Machine learning on the big data
As discussed above these models will learn to predict the outcome variable by principally tracking the sleep-wake cycle. Any estimate of the circadian phase will be buried in the hidden layers of the network, meaning the results cannot be compared with the small data to check for accuracy.
Our approach
The approach we have applied at Arcascope is to blend these two paradigms. The pure machine learning approach attempts to learn both the model structure and the parameters. This data-driven approach is ideal in situations with labeled big data and where we have little prior understanding of the phenomena. For example, if you are building a deep learning model to distinguish between photos of cats and dogs, you don’t have any physical or biological foundation to start from. In this case it makes sense to provide the algorithm with a general class of functions to choose from when training the network. Although, even in this case you will get the best results using a convolutional neural network, which can be seen as infusing the problem with some prior knowledge.

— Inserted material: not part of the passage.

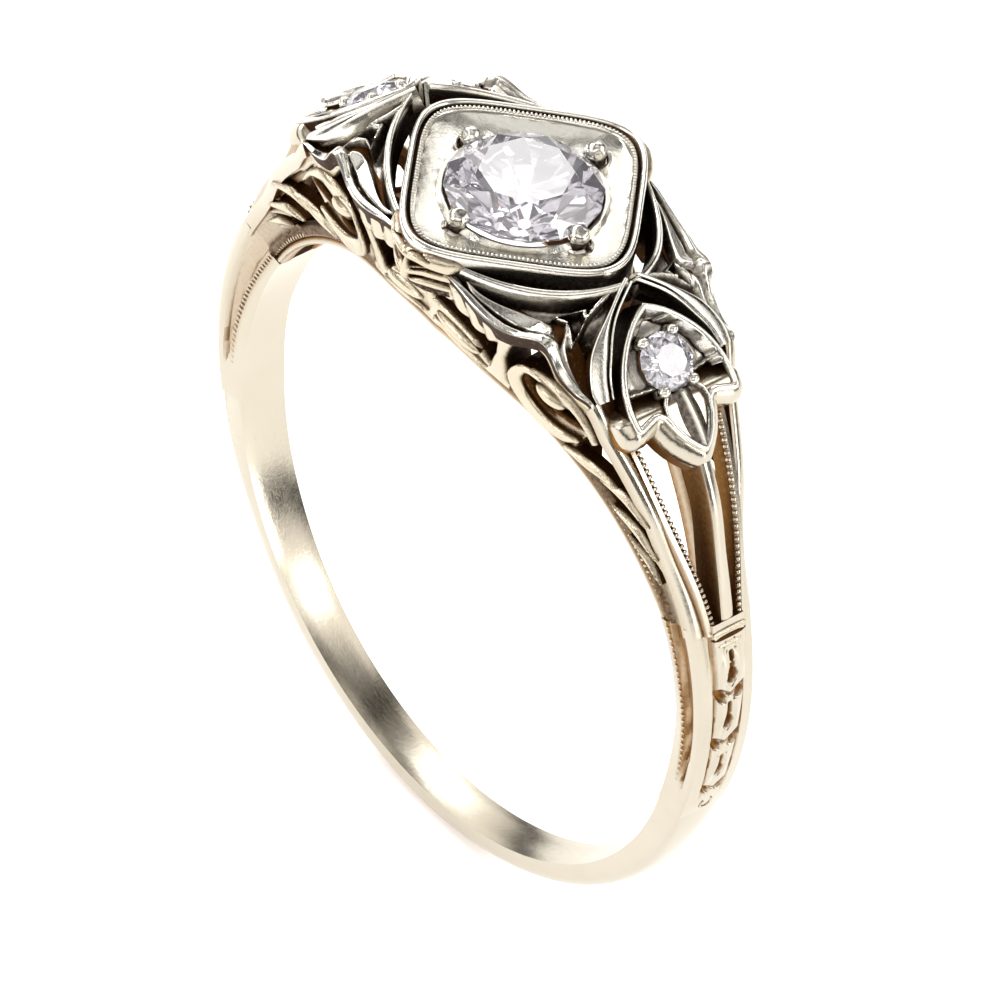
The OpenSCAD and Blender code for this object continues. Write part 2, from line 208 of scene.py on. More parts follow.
def ball(centre, radius, up=(0, 0, 1), along=(1, 0, 0), scale=(1, 1, 1), rows=6, columns=10):
    """Closed rounded bead, stretched by scale along (along, across, up)."""
    up = unit(np.array(up, float))
    along = np.array(along, float)
    along = unit(along - up * np.dot(along, up))
    across = np.cross(up, along)
    points = [np.array(centre) - up * radius * scale[2]]
    for i in range(1, rows):
        t = math.pi * i / rows
        for j in range(columns):
            s = 2 * math.pi * j / columns
            points.append(np.array(centre) + radius * (
                along * scale[0] * math.sin(t) * math.cos(s) + across * scale[1] * math.sin(t) * math.sin(s)
                - up * scale[2] * math.cos(t)))
    points.append(np.array(centre) + up * radius * scale[2])
    faces = [[0, 1 + (j + 1) % columns, 1 + j] for j in range(columns)]
    for i in range(rows - 2):
        a = 1 + i * columns
        for j in range(columns):
            k = (j + 1) % columns
            faces.append([a + j, a + k, a + columns + k, a + columns + j])
    last = len(points) - 1
    a = last - columns
    faces += [[last, a + j, a + (j + 1) % columns] for j in range(columns)]
    return np.array(points), faces


def bead_row(solid, path, up, radius, pitch, scale=(1, 1, 1), patina_and_shade=0.0, closed=False):
    """Row of small beads along a path, such as milgrain."""
    path = np.asarray(path, float)
    up = np.broadcast_to(np.asarray(up, float), path.shape)
    if closed:
        path = np.concatenate([path, path[:1]])
        up = np.concatenate([up, up[:1]])
    at = np.concatenate([[0], np.cumsum(np.linalg.norm(np.diff(path, axis=0), axis=1))])
    n = max(2, int(round(at[-1] / pitch)))
    places = np.arange(n) * at[-1] / n if closed else np.linspace(0, at[-1], n)
    run = np.gradient(path, axis=0)
    for s in places:
        centre = np.array([np.interp(s, at, path[:, j]) for j in range(3)])
        u = np.array([np.interp(s, at, up[:, j]) for j in range(3)])
        r = np.array([np.interp(s, at, run[:, j]) for j in range(3)])
        points, faces = ball(centre, radius, u, r, scale, rows=4, columns=8)
        solid.add(points, faces, patina_and_shade)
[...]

However, in the case of circadian biology, we understand quite a bit about the underlying biological processes and mechanisms (Nobel prize in 2017). We have developed mathematical techniques for reducing high dimensional models for the clock down to low-dimensional macroscopic models whose parameters and variables have biological meaning (Hannay et al 2018). These models can then be fit and calibrated to the gold-standard (small) data (Hannay et al 2019). This information can be leveraged to reduce the dimensionality of the search space and which allows us to link the latent variables of the machine learning model with the physiological variables of the small-data model.
This approach of blending machine learning with traditional mathematical modeling has been applied to many other problems. This chimera linking the power of both approaches is part of the secret sauce which makes our circadian phase estimates so accurate.